INSERT INTO ley_covid_1.dx

SELECT {#sql-select}

The SELECT clause specifies the desired columns. It can also rename columns and perform manipulations.

We prefer to specify the aliased table of each column. If two source tables have the same column name, an error will be thrown regarding the ambiguity. Even if that's not a concern, we believe that explicitly specifying the source improves readability and reduces errors.

SELECT
  pr.patient_id
  ,ss.covid_confirmed
  ,cast(pr.invoice_datetime as date) as problem_date
  ,pr.code                           as icd10_code

FROM {#sql-from}

FROM cdw.star_1.fact_problem       as pr
  inner join beasley_covid_1.ss_dx as ss on pr.code = ss.icd10_code

WHERE {#sql-where}

The WHERE clause reduces the number of returned rows (as opposed to reducing the number of columns in the SELECT clause). Use the indention level to communicate to reader how the subclauses are combined. This is especially important if it both AND and OR operators are used, since their order of operations can be confused easily.

WHERE
  pr.problem_date_start between @start_date and @stop_date
  and
  pr.patient_id is not null

ORDER BY {#sql-order-by}

The ORDER BY clause simply specifies the order of the rows.

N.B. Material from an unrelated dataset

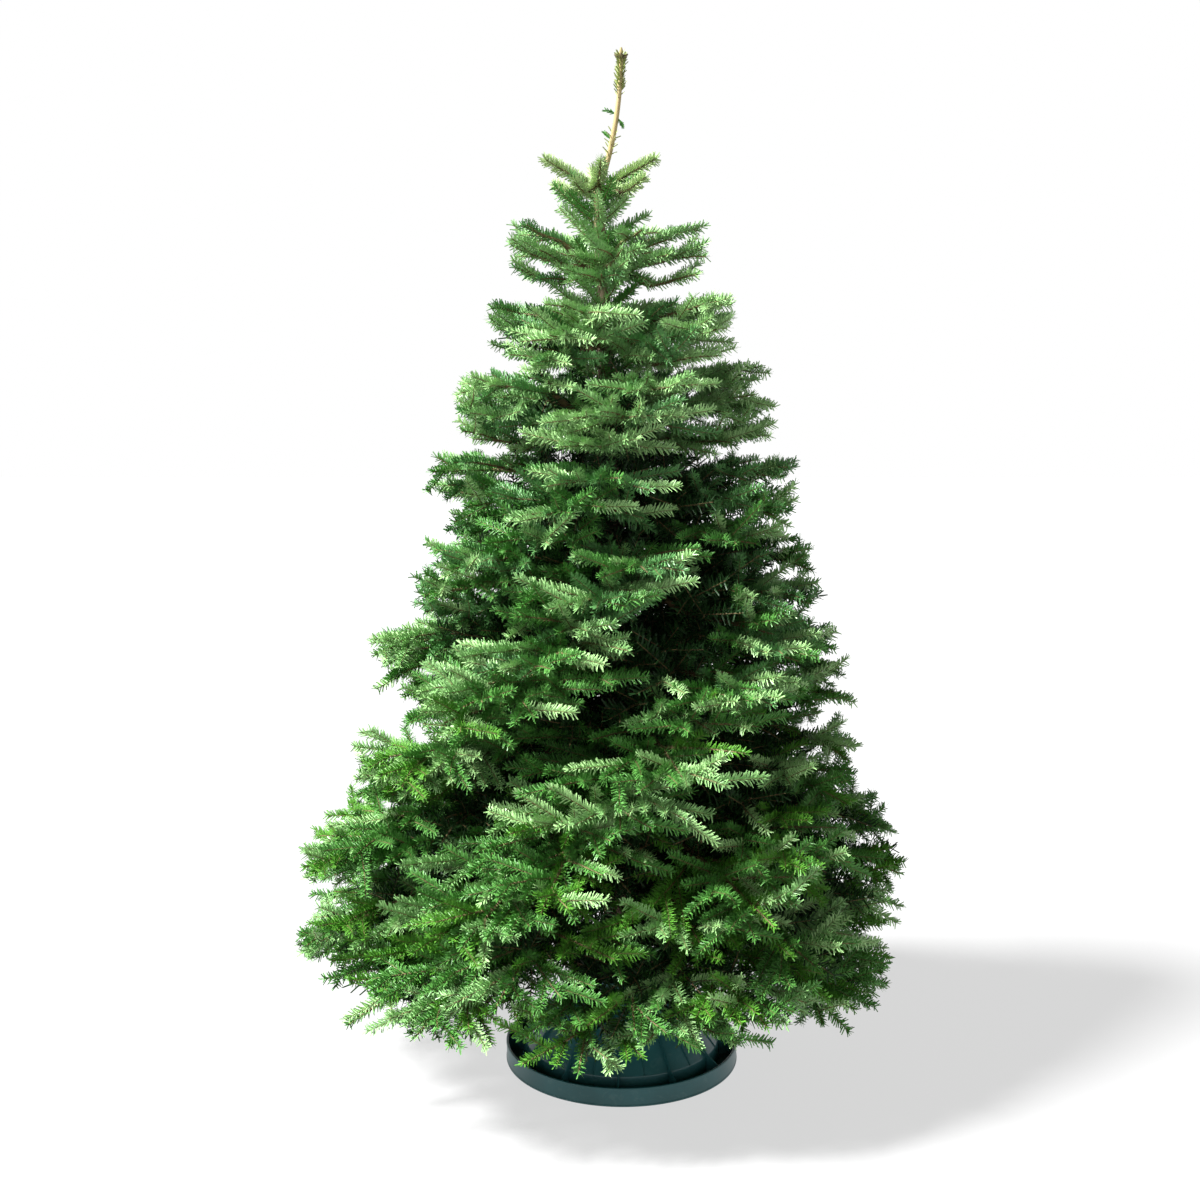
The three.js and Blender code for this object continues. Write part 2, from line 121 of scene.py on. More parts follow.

Be default, a column's values will be in ascending order, but can be descending if desired.

ORDER BY pr.patient_id, pr.problem_date_start desc

Indexing {#sql-indexing}

If the table is large or queried in a variety of ways, indexing the table can speed up performance dramatically.

CREATE INDEX ley_covid_1_dx_patient_id on ley_covid_1.dx (patient_id);
CREATE INDEX ley_covid_1_dx_icd10_code on ley_covid_1.dx (icd10_code);